The current version of the package provides two Input_Data_Model
plug-ins, both performing adaptive "modeling" of a stream of
integers. The first plug-in uses a simple 0-order adaptive prediction
(like the model given in the Witten's book). The other needs a
histogram to _sketch_ the initial distribution, and is a bit
sophisticated in updating the model. I use it to compress wavelet
decompositions of images.
It goes without saying that one needs to be careful when dealing with
binary data; I mean, when one writes, say, integers, in their binary
form into a file and wants to be able to read them later (probably on
a different platform). The package makes taking this care easier:
EndianOut stream("/tmp/aa");
stream.set_littlendian();
stream.write_long(1);
1 would be written as a 4-byte integer with the least significant byte
first, NO MATTER which computer (computer architecture) the code is
running on. Using explicit endian specification (like above) is the
only way to ensure portability of binary files containing arithmetic
data.
One funny thing about EndianIn/Out streams defined in c++advio is that
they can share the same i/o buffer. This is useful when one needs to
read/write a waffle-pie-like file consisting of various variable-bit
encoded data interspersed with headers. For example, a file may begin
with a header (telling the total number of data items and
normalization factors) followed by some variable-bit encoding of
items, followed by another header, followed by an arithmetic
compressed stream of data, etc. Just like a pie made of waffle crusts
separating different fillings. As with the pie, it feels great to
savor the whole combination. In less gastronomic terms, it's neat to
take a whole bite through, and swallow and digest it as it is, rather
than create a mess on a plate trying to separate the crusts and the
fillings. With the c++advio package, it's possible to open a file and
read it through only once, attaching/detaching different "streams" as
we go to interpret different layers. Each of these streams
collectively operate the same file and the same file pointer (and the
same buffer). The situation is similar to sharing an open file (and a
file pointer) among parent and child (forked) processes.
Note that merely opening a stream on a dup()-ed file handle, or
sync()-ing streams don't cut it entirely. See comments in a source
code file endian_io.cc for more discussion.
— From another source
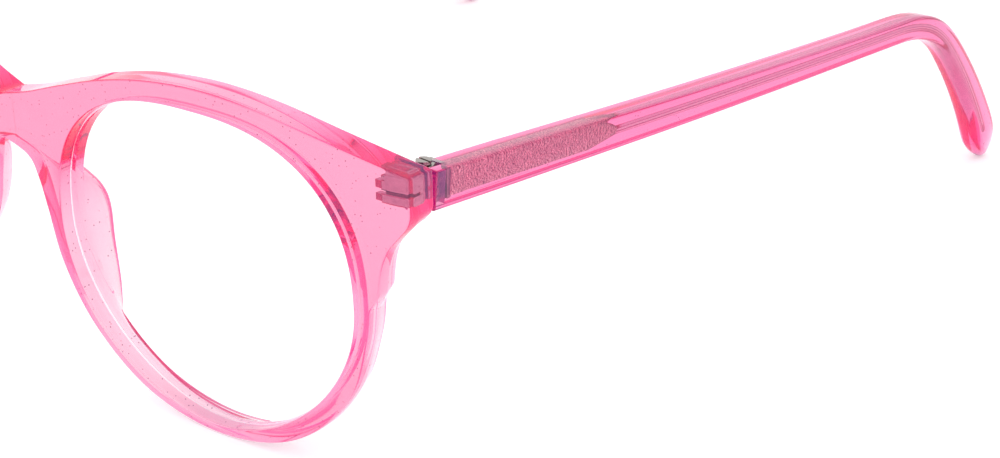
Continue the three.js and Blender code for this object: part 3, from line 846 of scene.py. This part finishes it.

The bottom line is, this
package implements stream sharing in a safe and portable way: it works
on a Mac just as well as on different flavors of UNIX.
The package adds support for "extended" file names with pipes in them.
That is, the name of a file to open may be specified now as "|
command" or "command |" i.e. as a pipe. For example,
EndianIn istream;
istream.open("gunzip < /tmp/aa.gz |");
EndianOut stream("| compress > /tmp/aa.Z");
image.write_pgm("| xv -"); // a trick to display an image!
The <command> is launched in a subprocess through '/bin/sh' with its
standard input/output hooked, through pipe(), to the file being
opened. This extension is implemented on the lowest possible level,
right before the request to open a file goes to OS (through the system
call open(2)). A function sys_open() (in the source file sys_open.cc)
acts as a "patch": that is, if you call sys_open() instead of open()
to open a file, you get all the open() functionality plus the extended
file names.
A README file has more examples and discussion. A few verification
code files check to see that all the functions have compiled and run
well. The test code also can serve as an example how package's
classes/functions can be used.
The code is written in a portable way. In fact, it compiles and works
as it is under different flavors of UNIX (using gcc 2.6.3) as well as
on a Mac (using CodeWarrior 6.0), without too many #ifdef's. The code
is rather commented.
This package is used in image processing/image compression software
(which I'm going to submit later). However, the package is
self-contained, coherent and (do I hope!) has some value by
itself. I'm committed to maintaining and upgrading the code, and I'll
really appreciate any comment/question etc if any. Please mail them
to me at oleg@ponder.csci.unt.edu or oleg@unt.edu
The code has been posted to comp.sources.misc and info-mac
(info-mac:/dev/lib/advanced-io-cpp.hqx) and is also available from
ftp://replicant.csci.unt.edu/pub/oleg/c++advio.shar
ftp://replicant.csci.unt.edu/pub/oleg/c++advio.cpt.hqx (Mac version)
The Mac version is identical to the UNIX version, but includes CW projects
and a compiled library (for a PowerMac).
http://replicant.csci.unt.edu/~oleg/ftp/
tells what else is available from that FTP site.